Hannah pressed herself against the length of my back, shaking so hard it vibrated me all the way to the bottom of my feet. It shook loose the realization of just what had Hannah scared out of her mind.
Her chin pressed hard into my shoulder, her breath hot against the side of my neck as she pleaded, “Stop him, Ed. Oh, God, don’t let him—”
The bloke brought his fist back and, like a viper, it shot out into the darkness. The girl bent in half like a broken flower stem as he towered over her, snatching her arm to force her back up.
I shot across the room, all thoughts gone to the wind. The need to put a dent in his skull sizzled through me, hardening my fists.
When the girl didn’t move, he brought his foot back just as I slammed into him, ramming him against the wall.
The girl dropped to the floor and curled into a tight ball like one of those roly-poly bugs I’d seen before. There was nothing to be done about her at the moment. Not with a hundred-and-fifty-plus pounds of pissed-off bloke coming up for a swing at me.

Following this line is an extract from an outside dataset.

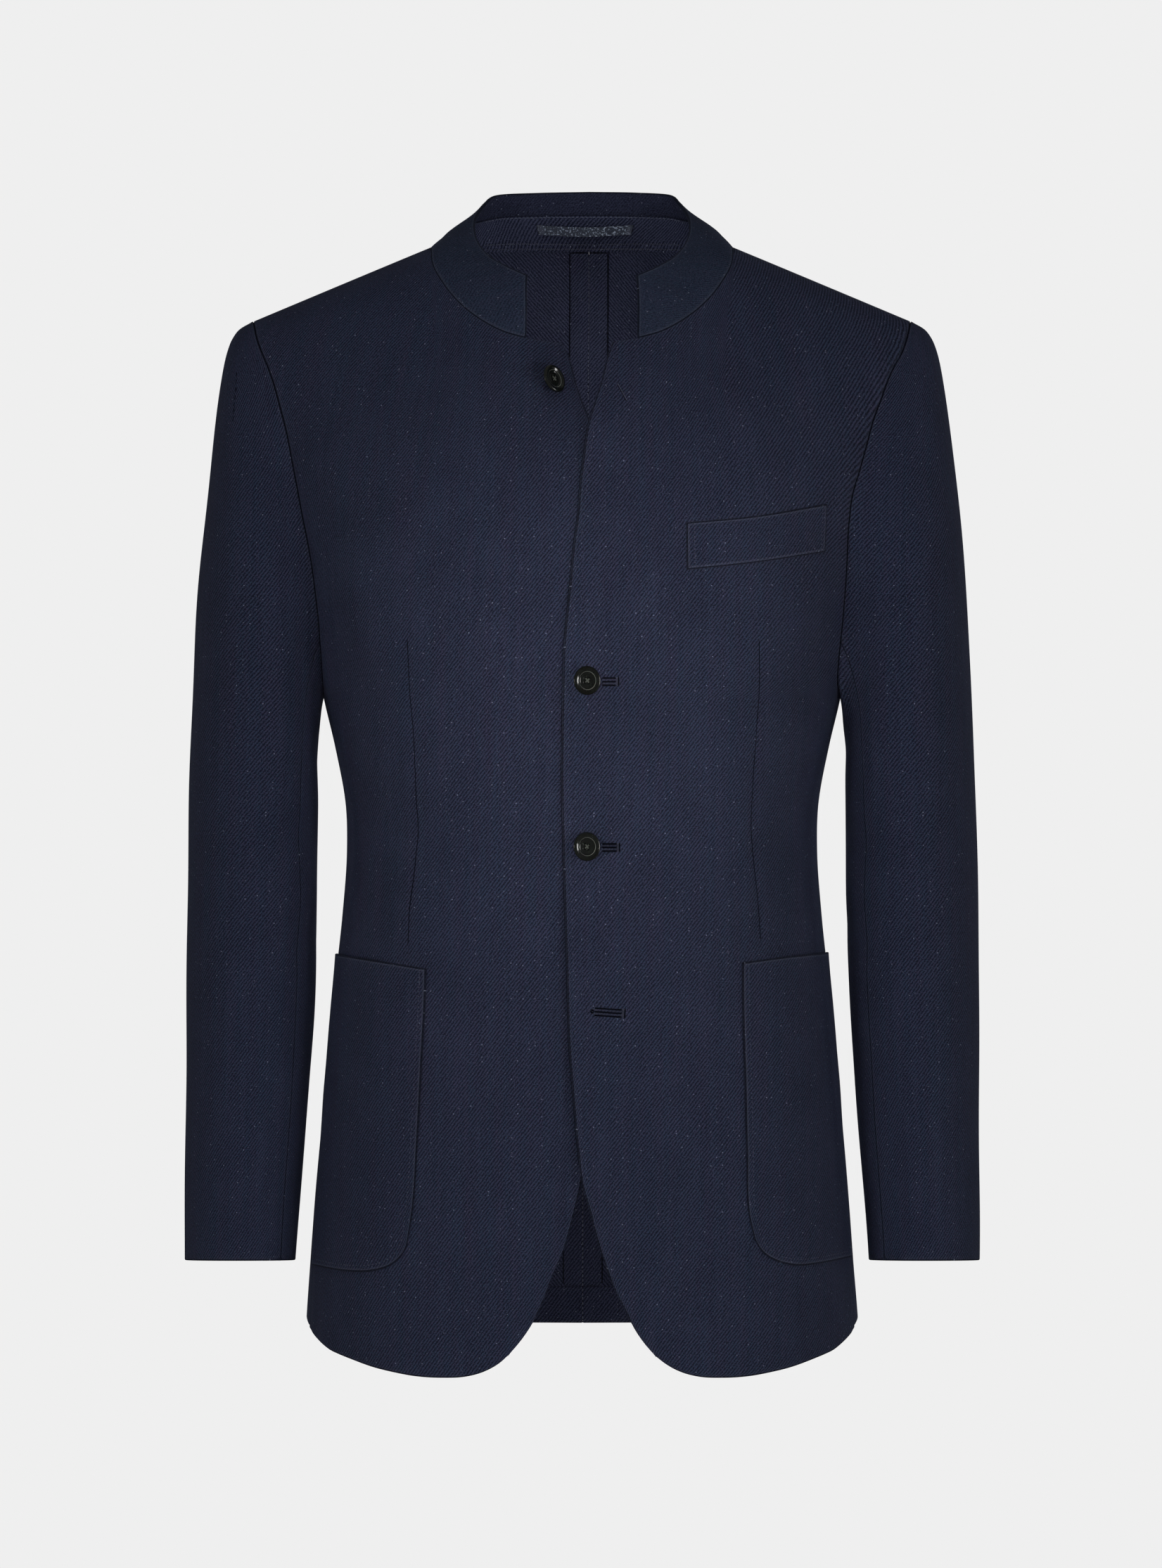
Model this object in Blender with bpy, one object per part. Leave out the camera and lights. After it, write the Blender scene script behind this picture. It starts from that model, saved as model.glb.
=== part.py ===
"""A stand-collar wool jacket, filled out as if worn, with its fronts lapped and buttoned.

Frame: metres, +Z up. The jacket faces -Y and the wearer's left is +X. The origin is in the middle of
the neck, level with the points where the shoulder seams meet the collar.

Every cloth piece is a thin wall. Its outer face is a patch of one smooth torso or sleeve form, cut
along named seam lines that are given as a front view shows them, and its inner face is the same
patch moved in by the cloth's thickness. Lengths below are in millimetres until they meet Blender.
"""

import math

import bmesh
import bpy
import numpy as np

MM = 0.001

# ---------------------------------------------------------------- cloth
BODY_CLOTH = 2.0
SLEEVE_CLOTH = 1.8
COLLAR_CLOTH = 2.4
TRIM_CLOTH = 1.2
SEAM_PULL = 0.2          # each edge stops this far short of its seam line
LAY_GAP = 0.6            # what lies on a panel stays this far off it

# ---------------------------------------------------------------- torso form
ARMPIT_Z = -315.0
TOP_LEVEL = 300.0        # the level number of the shoulder ridge
RIDGE_PEAK_Z = 44.1      # where the two shoulder lines would meet above the neck
RIDGE_ROUND = 22.0       # how widely they round into each other there
SHOULDER_SLOPE = math.tan(math.radians(22.9))
SECTION_POWER = 2.4      # horizontal sections are super-ellipses of this power
SHOULDER_POWER = 2.6     # how squarely the chest and back turn over into the shoulders
SPINE_X_TOP, SPINE_X_LOW = 4.9, 0.5
SPINE_Z_TOP, SPINE_Z_LOW = -40.0, -640.0

# level: millimetres from the armpit line, down to the hem; above it 0 to 300 runs to the ridge
TORSO = np.array([
    # level, half_width, front_depth, back_depth
    (-480.0, 193.2, 141.0, 137.0),
    (-430.0, 192.0, 139.5, 136.5),
    (-386.0, 189.2, 137.5, 136.0),
    (-298.0, 181.1, 132.5, 132.5),
    (-210.0, 173.0, 126.5, 124.0),
    (-151.0, 166.6, 122.5, 116.0),
    (-107.0, 163.6, 121.0, 112.0),
    (-77.0, 164.2, 121.5, 112.0),
    (-35.0, 171.6, 125.0, 116.0),
    (0.0, 179.8, 128.0, 120.0),
    (60.0, 189.0, 129.5, 124.5),
    (120.0, 199.5, 125.0, 124.0),
    (180.0, 216.0, 110.0, 115.0),
    (218.0, 234.0, 92.0, 102.0),
    (260.0, 255.0, 82.0, 86.0),
    (300.0, 274.0, 77.0, 79.0),
])

# ---------------------------------------------------------------- seam lines, x and z from the front
ARMHOLE = np.array([
    # x, z from the armpit towards the shoulder tip
    (179.8, -315.0), (177.6, -306.0), (178.1, -292.5), (181.3, -260.0), (183.5, -230.8),
    (185.5, -193.0), (187.9, -174.0), (192.8, -157.3), (197.7, -139.7), (202.6, -121.5),
    (208.0, -107.3), (212.4, -94.6), (216.8, -84.8), (221.7, -76.4), (225.6, -66.0),
])
RIGHT_FRONT_ARMHOLE = np.array([
    # the right front's, drawn mirrored, a little straighter
    (179.8, -315.0), (180.2, -306.0), (181.2, -290.0), (183.3, -260.3), (185.5, -240.9),
    (187.9, -222.9), (191.3, -203.5), (194.6, -187.1), (197.6, -170.7), (201.4, -151.2),
    (205.4, -130.3), (210.0, -112.4), (215.0, -94.5), (218.4, -84.8), (222.0, -76.4), (225.8, -66.0),
])
NECK_POINT_X, SHOULDER_TIP_X = 105.1, 228.6     # the shoulder seam's ends, on the ridge
TOP_FRONT_EDGE = np.array([
    # x, z of the lapping front's edge, from the hem's round corner up to the neck corner
    (50.7, -771.8), (42.9, -762.9), (35.5, -751.7), (30.5, -741.4), (22.5, -725.7), (15.4, -706.6),
    (9.6, -688.5), (5.5, -672.5), (0.0, -652.7), (-2.5, -632.6), (-6.1, -593.4), (-9.1, -554.2),
    (-10.5, -505.2), (-12.2, -451.3), (-13.1, -418.5), (-14.0, -378.8), (-13.7, -330.0),
    (-12.6, -283.0), (-8.1, -234.0), (-5.3, -206.0), (-3.2, -190.1), (-1.2, -165.6),
    (1.2, -146.0), (4.5, -124.5), (9.6, -106.8), (13.5, -94.6), (16.9, -80.4), (21.3, -67.6),
])
UNDER_FRONT_EDGE = np.array([
    # x, z of the lapped front's edge, drawn on the wearer's right: negative x is past the centre
    (50.5, -771.0), (42.4, -761.5), (35.3, -751.2), (25.5, -730.6), (18.4, -712.5), (12.5, -699.2),
    (7.6, -681.6), (3.7, -666.4), (0.7, -653.7), (-2.2, -632.6), (-6.1, -593.0), (-9.1, -540.0),
    (-11.5, -471.0), (-13.2, -421.0), (-14.0, -382.0), (-14.0, -348.0), (-13.5, -270.0),
    (-12.5, -221.0), (-11.0, -181.8), (-8.6, -147.5), (-5.1, -121.0), (0.5, -106.0),
    (4.9, -91.9), (6.8, -84.3), (10.0, -74.0), (13.0, -67.6),
])
FRONT_HEM = np.array([
    # x, z from the round corner to the side seam
    (50.7, -771.8), (58.1, -777.6), (63.0, -780.6), (69.3, -783.5), (80.1, -786.4), (98.2, -787.4),
    (115.9, -786.4), (132.5, -783.5), (144.8, -780.6), (161.9, -774.7), (169.3, -771.8), (175.7, -768.8),
    (179.6, -765.9), (185.5, -760.0), (190.0, -753.5),
])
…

His punch caught me in the jaw, snapping my head back hard enough for me to see white dots explode across my vision. I staggered back a step, shaking it off, all set to give him back a taste of his own medicine when Charlie popped up out of nowhere and slammed the guy to the ground, pulling his arms back behind him as he put his knee somewhere in the vicinity of the bloke’s kidneys.
The fight caused a stir, and a few guys parted the crowd and helped Charlie get the bloke off the floor, moving him toward the front of the club where he could be properly dealt with.

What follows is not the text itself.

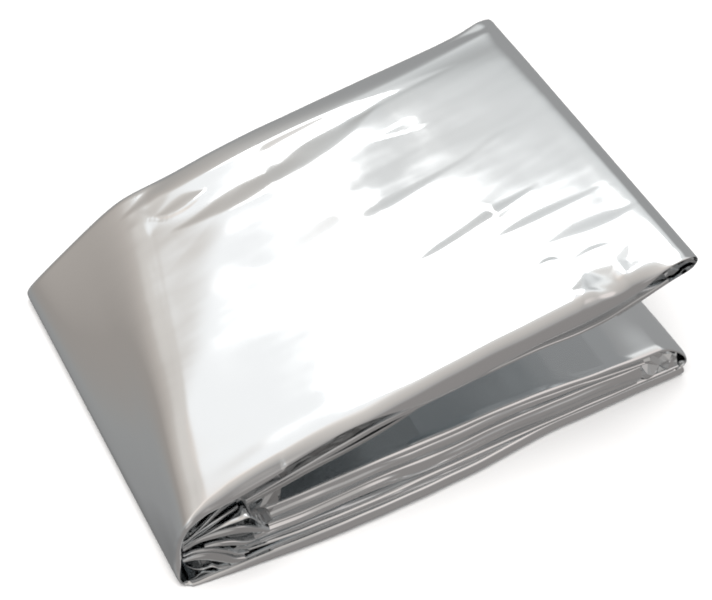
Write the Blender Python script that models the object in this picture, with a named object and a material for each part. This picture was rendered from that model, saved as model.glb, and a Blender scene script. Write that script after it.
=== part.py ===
"""Emergency foil blanket, folded to a packet, as one back-and-forth band of film.

The packet lies on its bottom pass with the main fold, the spine, along its left side (-X) and its
loose right side (+X) a little open.  A section across the packet, in X and Z, is one band: bottom
pass, up round the spine, top of the lifted flap, underside of the flap, and then three passes of
the lower stack, the last of which ends inside the curled right end.  The section changes from the
front edge to the back edge, and the stations between the two are joined into one closed solid.
"""
import math
from collections import namedtuple

import bmesh
import bpy

# ---- driving dimensions, in millimetres -----------------------------------------------------
DEPTH = 90.0              # front edge to back edge
FILM = 2.3                # one pass of the lower stack, a bundle of film layers
FILM_AT_SPINE = 1.9       # the same pass squeezed at the spine
FLAP_FILM = 1.7           # one pass of the flap
CORNER_ROUND = 6.0        # radius of the flap's back right corner
CORNER_PULL = 2.6         # how far that corner draws in
ROLL = 0.7                # how far the flap's two passes roll towards each other at their edges
WAVE_RUN = 41.0           # length of the slow waves in the lower stack's passes
WAVE_HEIGHT = 0.22        # how far a pass rises and dips on them
WAVE_EDGE = 0.45          # how far its front edge wanders on them

# ---- mesh fineness --------------------------------------------------------------------------
INNER_STATIONS = 11       # stations between the two rounded edges
NOSE = (                  # distance in from an edge, share of the full thickness
    (0.0, 0.30),
    (0.5, 0.74),
    (1.4, 0.95),
    (3.2, 1.00),
)

# A pass runs across the packet.  Its heights, of its middle, are given at four even places from
# its left end to its right end, on the front edge and on the back edge.  set_back is how far its
# front edge lies behind the packet's front line at the same four places.  roll moves the pass up
# at its edges, and wave is where on the slow waves it starts, as a share of one wave, or None.
Pass = namedtuple("Pass", "name steps thick x_front z_front x_back z_back set_back roll wave")
PASSES = {
    row.name: row
    for row in (
        Pass("bottom", 8, (FILM, FILM), (1.6, 120.2), (1.15, 1.15, 1.15, 1.15),
             (1.8, 119.0), (1.15, 1.15, 1.15, 1.15), (-2.2, -4.1, -2.3, -0.7), 0.0, None),
        Pass("flap_top", 20, (FLAP_FILM, FLAP_FILM), (4.2, 116.0), (16.3, 24.3, 30.6, 37.5),
             (26.6, 120.2), (18.7, 24.2, 29.8, 35.3), (1.4, 1.4, 1.4, 0.6), -ROLL, None),
        Pass("flap_under", 10, (FLAP_FILM, FLAP_FILM), (7.2, 113.8), (14.0, 20.9, 27.1, 34.4),
             (21.4, 118.8), (13.0, 20.2, 26.2, 32.1), (2.6, 2.0, 1.8, 1.2), ROLL, None),
        Pass("stack_top", 11, (FILM_AT_SPINE, FILM), (6.6, 112.2), (8.9, 11.2, 11.8, 10.7),
             (19.8, 111.2), (10.2, 11.2, 11.3, 10.7), (0.2, 0.8, 2.4, 1.2), 0.0, 0.0),
        Pass("stack_low", 8, (FILM_AT_SPINE, FILM), (5.6, 118.0), (4.0, 4.9, 5.1, 3.8),
             (12.8, 117.0), (4.0, 4.6, 4.6, 3.8), (-1.6, -3.0, -0.8, -0.2), 0.0, 0.37),
        Pass("stack_core", 8, (FILM_AT_SPINE, FILM), (5.8, 110.6), (6.45, 8.0, 8.5, 7.3),
             (13.0, 109.6), (6.5, 7.8, 7.9, 7.3), (-0.6, -0.8, 1.0, 1.2), 0.0, 0.71),
    )
}

# A fold joins the end of one pass to the end of the next.  reach_out and reach_in say how far the
# film runs on past the two ends before it turns.
Fold = namedtuple("Fold", "name steps side reach_out reach_in")
FLAP_END = Fold("flap_end", 6, +1, 3.6, 3.0)
HINGE = Fold("hinge", 6, -1, 3.4, 3.0)
CURL = Fold("curl", 8, +1, 5.4, 6.0)
CORE_END = Fold("core_end", 5, -1, 1.6, 1.6)

# The spine: the middle of the outer film on its way up, on the front edge and on the back edge,
# where it leans back as a wide ramp.
Rise = namedtuple("Rise", "name front back set_back")
SPINE = (
    Rise("foot", (0.1, 1.6), (0.2, 1.9), -0.4),
    Rise("heel", (0.1, 5.0), (2.4, 5.0), 2.0),
    Rise("ramp", (0.8, 10.6), (13.4, 11.4), 1.8),
    Rise("brow", (2.2, 14.6), (24.9, 18.3), 1.5),
)
SPINE_STEPS = 3           # steps for each rise

# The flap's main creases: soft troughs (depth below zero) and ridges, each a straight run between
# two places given as x and y from the packet's front left corner.
Crease = namedtuple("Crease", "name start end width depth")
CREASES = (
    Crease("back trough", (30.0, 82.0), (112.0, 84.0), 5.0, -0.5),
    Crease("long ridge", (28.0, 72.0), (74.0, 76.0), 6.0, 0.7),
    Crease("middle trough", (52.0, 40.0), (84.0, 58.0), 7.0, -0.6),
    Crease("tip ridge", (84.0, 22.0), (108.0, 36.0), 6.0, 0.5),
    Crease("front dent", (82.0, 8.0), (100.0, 6.0), 6.0, -0.7),
    Crease("shoulder dent", (30.0, 60.0), (44.0, 66.0), 6.0, -0.5),
)

MILLIMETRE = 0.001
FILM_SILVER = (0.72, 0.73, 0.74, 1.0)


def mix(first, last, share):
    """The value share of the way from first to last."""
    return first + (last - first) * share


def mix_point(first, last, share):
    """The point share of the way from one point to another."""
    return tuple(mix(a, b, share) for a, b in zip(first, last))


def curve_through(values, share):
    """A smooth curve through evenly spaced values, or points, read at share from 0 to 1."""
    spans = len(values) - 1
    place = min(max(share, 0.0), 1.0) * spans
    index = min(int(place), spans - 1)
    t = place - index
    here, there = values[index], values[index + 1]
    before = values[index - 1] if index > 0 else extend(there, here)
    after = values[index + 2] if index + 2 <= spans else extend(here, there)
    if isinstance(here, tuple):
        return tuple(hermite(*row, t) for row in zip(before, here, there, after))
    return hermite(before, here, there, after, t)


def extend(inner, end):
    """A value, or point, as far beyond end as inner lies before it."""
    if isinstance(end, tuple):
        return tuple(2 * b - a for a, b in zip(inner, end))
    return 2 * end - inner


def hermite(before, here, there, after, t):
    """Catmull-Rom interpolation between here and there."""
    slope_here = (there - before) / 2
    slope_there = (after - here) / 2
    return (
        here * (2 * t**3 - 3 * t**2 + 1)
        + slope_here * (t**3 - 2 * t**2 + t)
        + there * (3 * t**2 - 2 * t**3)
        + slope_there * (t**3 - t**2)
    )


def smooth_step(value):
    """0 below 0, 1 above 1, and an even rise between."""
    value = min(max(value, 0.0), 1.0)
    return value * value * (3 - 2 * value)


def wave(x, y, start):
    """The slow waves at a place, from -1 to 1."""
    return math.sin(2 * math.pi * (x / WAVE_RUN + y / (2 * WAVE_RUN) + start))


def crease_lift(x, y):
    """The height that the creases add to the flap at a place."""
    lift = 0.0
    for crease in CREASES:
        run = (crease.end[0] - crease.start[0], crease.end[1] - crease.start[1])
        length = math.hypot(*run)
        along = ((x - crease.start[0]) * run[0] + (y - crease.start[1]) * run[1]) / length
        across = ((x - crease.start[0]) * run[1] - (y - crease.start[1]) * run[0]) / length
        beyond = max(0.0, -along, along - length)
        lift += crease.depth * math.exp(-(across**2 + beyond**2) / crease.width**2)
    return lift


# One place on the band: its section coordinates, thickness, y on the two edges and edge roll.
Place = namedtuple("Place", "x z thick y_front y_back roll creased")


def pass_places(row, depth_share, from_left):
    """The places along one pass at a station, in the order in which the band runs."""
    left = mix(row.x_front[0], row.x_back[0], depth_share)
    right = mix(row.x_front[1], row.x_back[1], depth_share)
    flap = row.name.startswith("flap")
    if flap:
        from_back = (1.0 - depth_share) * DEPTH
        turn = min(max(1.0 - from_back / CORNER_ROUND, 0.0), 1.0)
        right -= CORNER_PULL * (1.0 - math.sqrt(1.0 - turn**2))
    places = []
    for step in range(row.steps + 1):
        share = step / row.steps
        x = mix(left, right, share)
        z = mix(curve_through(row.z_front, share), curve_through(row.z_back, share), depth_share)
        y_front = curve_through(row.set_back, share)
        inland = smooth_step(share * 8) * smooth_step((1 - share) * 8)
        if row.wave is not None:
            z += WAVE_HEIGHT * inland * wave(x, depth_share * DEPTH, row.wave)
            y_front += WAVE_EDGE * inland * wave(x, 0.0, row.wave)
        places.append(
            Place(x, z, mix(*row.thick, share), y_front, DEPTH, row.roll, inland if flap else 0.0)
        )
    return places if from_left else places[::-1]


def fold_places(fold, last, first):
    """The places inside the fold between one pass's last place and the next pass's first."""
    controls = (
        (last.x, last.z),
        (last.x + fold.side * fold.reach_out, last.z),
        (first.x + fold.side * fold.reach_in, first.z),
        (first.x, first.z),
    )
    places = []
    for step in range(1, fold.steps):
        t = step / fold.steps
        weights = ((1 - t)**3, 3 * t * (1 - t)**2, 3 * t**2 * (1 - t), t**3)
        x, z = (sum(w * c[axis] for w, c in zip(weights, controls)) for axis in (0, 1))
        places.append(
            Place(x, z, mix(last.thick, first.thick, t), mix(last.y_front, first.y_front, t),
                  DEPTH, mix(last.roll, first.roll, t), 0.0)
        )
    return places


def spine_places(last, first, depth_share):
    """The outer film's places between the bottom pass and the top of the flap."""
    knots = [(last.x, last.z, last.y_front)]
    for rise in SPINE:
        knots.append(mix_point(rise.front, rise.back, depth_share) + (rise.set_back,))
    knots.append((first.x, first.z, first.y_front))
    steps = SPINE_STEPS * (len(knots) - 1)
    places = []
    for step in range(1, steps):
        t = step / steps
        x, z, y_front = curve_through(knots, t)
        places.append(
            Place(x, z, mix(last.thick, first.thick, t), y_front, DEPTH,
                  mix(last.roll, first.roll, smooth_step(2 * t - 1)), 0.0)
        )
    return places


def band_places(depth_share):
    """Every place along the band's middle at one station."""
    bottom = pass_places(PASSES["bottom"], depth_share, from_left=False)
    top = pass_places(PASSES["flap_top"], depth_share, from_left=True)
    under = pass_places(PASSES["flap_under"], depth_share, from_left=False)
    stack = pass_places(PASSES["stack_top"], depth_share, from_left=True)
    low = pass_places(PASSES["stack_low"], depth_share, from_left=False)
    core = pass_places(PASSES["stack_core"], depth_share, from_left=True)
    band = bottom + spine_places(bottom[-1], top[0], depth_share) + top
    for fold, nearby in ((FLAP_END, under), (HINGE, stack), (CURL, low), (CORE_END, core)):
        band += fold_places(fold, band[-1], nearby[0]) + nearby
    return band


def stations():
    """Each station as its share of the depth, how thick the band is there and how near an edge."""
    rows = [(inset / DEPTH, share, 1.0 - smooth_step(inset / NOSE[-1][0])) for inset, share in NOSE]
    first = NOSE[-1][0] / DEPTH
    for step in range(1, INNER_STATIONS + 1):
        rows.append((mix(first, 1.0 - first, step / (INNER_STATIONS + 1)), 1.0, 0.0))
    rows += [(1.0 - along, share, near) for along, share, near in rows[len(NOSE) - 1::-1]]
    return rows


def band_sides(depth_share, thickness_share, edge_share):
    """The band's two faces at one station, as two lists of points in millimetres."""
    band = band_places(depth_share)
    left_side, right_side = [], []
    for index, place in enumerate(band):
        before = band[max(index - 1, 0)]
        after = band[min(index + 1, len(band) - 1)]
        run_x, run_z = after.x - before.x, after.z - before.z
        length = math.hypot(run_x, run_z)
        normal = (-run_z / length, run_x / length)
        y = mix(place.y_front, place.y_back, depth_share)
        lift = place.roll * edge_share + place.creased * crease_lift(place.x, y)
        half = place.thick * thickness_share / 2
        for side, points in ((1, left_side), (-1, right_side)):
            points.append(
                (place.x + side * normal[0] * half, y, place.z + lift + side * normal[1] * half)
            )
    return left_side, right_side


def build_band(name):
    """The whole folded blanket as one closed mesh, its origin under the middle of its box."""
    mesh = bmesh.new()
    rings = []
    for station in stations():
        left_side, right_side = band_sides(*station)
        ring = [mesh.verts.new(point) for point in left_side + right_side[::-1]]
        rings.append(ring)
    count = len(rings[0])
    for near, far in zip(rings, rings[1:]):
        for index in range(count):
            following = (index + 1) % count
            mesh.faces.new((near[index], near[following], far[following], far[index]))
    half = count // 2
    for ring in (rings[0], rings[-1]):
        for index in range(half - 1):
            mesh.faces.new((ring[index], ring[index + 1], ring[-index - 2], ring[-index - 1]))
    bmesh.ops.recalc_face_normals(mesh, faces=mesh.faces[:])
    xs = [vert.co.x for vert in mesh.verts]
    ys = [vert.co.y for vert in mesh.verts]
    middle = ((min(xs) + max(xs)) / 2, (min(ys) + max(ys)) / 2, 0.0)
    bmesh.ops.translate(mesh, verts=mesh.verts[:], vec=[-value for value in middle])
    bmesh.ops.scale(mesh, verts=mesh.verts[:], vec=(MILLIMETRE,) * 3)
    data = bpy.data.meshes.new(name)
    mesh.to_mesh(data)
    mesh.free()
    return data


def film_material():
    """Metallised film: bright, smooth and metallic."""
    material = bpy.data.materials.new("Metallised film")
    material.use_nodes = True
    surface = material.node_tree.nodes["Principled BSDF"]
    surface.inputs["Base Color"].default_value = FILM_SILVER
    surface.inputs["Metallic"].default_value = 1.0
    surface.inputs["Roughness"].default_value = 0.18
    return material


def main():
    for thing in list(bpy.data.objects):
        bpy.data.objects.remove(thing, do_unlink=True)
    name = "foil_blanket"
    blanket = bpy.data.objects.new(name, build_band(name))
    blanket.data.materials.append(film_material())
    blanket.data.shade_smooth()
    blanket.data.set_sharp_from_angle(angle=math.radians(50))
    bpy.context.scene.collection.objects.link(blanket)


main()
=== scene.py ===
import math
from collections import namedtuple

import bmesh
import bpy
import numpy as np
from bpy.props import FloatProperty, FloatVectorProperty, PointerProperty
from mathutils import Matrix, Vector


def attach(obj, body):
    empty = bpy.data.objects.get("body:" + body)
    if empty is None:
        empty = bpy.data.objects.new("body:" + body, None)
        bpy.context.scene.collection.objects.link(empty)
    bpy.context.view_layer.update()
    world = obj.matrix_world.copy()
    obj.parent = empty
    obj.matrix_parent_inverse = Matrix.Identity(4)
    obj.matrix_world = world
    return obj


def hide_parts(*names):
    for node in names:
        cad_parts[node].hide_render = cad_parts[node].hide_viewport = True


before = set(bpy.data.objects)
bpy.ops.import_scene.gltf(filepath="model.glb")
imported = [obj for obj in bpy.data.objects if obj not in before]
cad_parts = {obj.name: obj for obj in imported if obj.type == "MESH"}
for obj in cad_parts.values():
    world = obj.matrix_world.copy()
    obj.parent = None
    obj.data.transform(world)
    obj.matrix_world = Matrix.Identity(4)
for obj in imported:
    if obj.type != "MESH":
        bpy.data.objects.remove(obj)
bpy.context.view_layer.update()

bl_info = {
    "name": "Folded foil blanket",
    "version": (1, 0, 0),
    "blender": (4, 5, 0),
    "location": "3D View > Sidebar > Foil blanket",
    "description": "Builds the folded metallised film of an emergency blanket and a small studio",
    "category": "Add Mesh",
}

SOLID = "foil_blanket"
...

The coppery tang of blood filled my mouth. I forced myself to
swallow it down since spitting it out on the floor wasn’t an option.
“Nothing like a little scrap to wake the blood cells up, yeah?” Charlie shouted over the music as he made his way back over to me.
I choked out a laugh, wiping the blood from my mouth onto the napkin he handed me.
Something like a shadow darted past me to the darkened corner and, the next thing I knew, Hannah had the girl tucked under her arm. She turned a desperate glance at me as if unsure what to do next. She couldn’t walk her through the front, or we might take the chance of running into her attacker.
I put my hand up, telling Hannah to give me just a minute. Slipping off to the bar, I caught one of the girls who worked there and asked if there was a back entrance we could use. She looked at me as if I’d lost my mind, so I spun a quick story about my girlfriend not feeling very well, and how it would be easier to get her out the back since she was prone to puking on anyone and anything in her path.
With a slightly queasy look, she’d given me the directions straight away, probably relieved she wouldn’t have to be called in to clean up a foul mess.
Heading back to Hannah, I grabbed our jackets, setting mine over the waif-like creature who refused to let go of Hannah, and then tried to put Hannah’s jacket over her. She waved me off, so I held on to it and led them out of the club.
Cherry, Charlotte, and Violet took note of where we were, but stayed put when Hannah shook her head at them and waved them back when they tried to follow us.
A cold burst of air slapped us when we made it outside. My ears throbbed in the silence, making it almost as deafening as the music had been inside.
Hannah moved away from me, pulling the girl alongside of her until they were a distance away from the back door. I moved slowly behind them, knowing if I made any sudden moves, the girl might take off.
I hated the distance driven between us because of fear. Hated how fucked up the night had turned, but I was grateful we’d been there to help the poor lass.
After a few minutes, Hannah gestured for me to come closer and I blew out a sigh of relief.
I drew up close, treading as if I were on eggshells, and held Hannah’s jacket up, helping her into it as I tried my hardest to sound soft-spoken. “Everything all right?”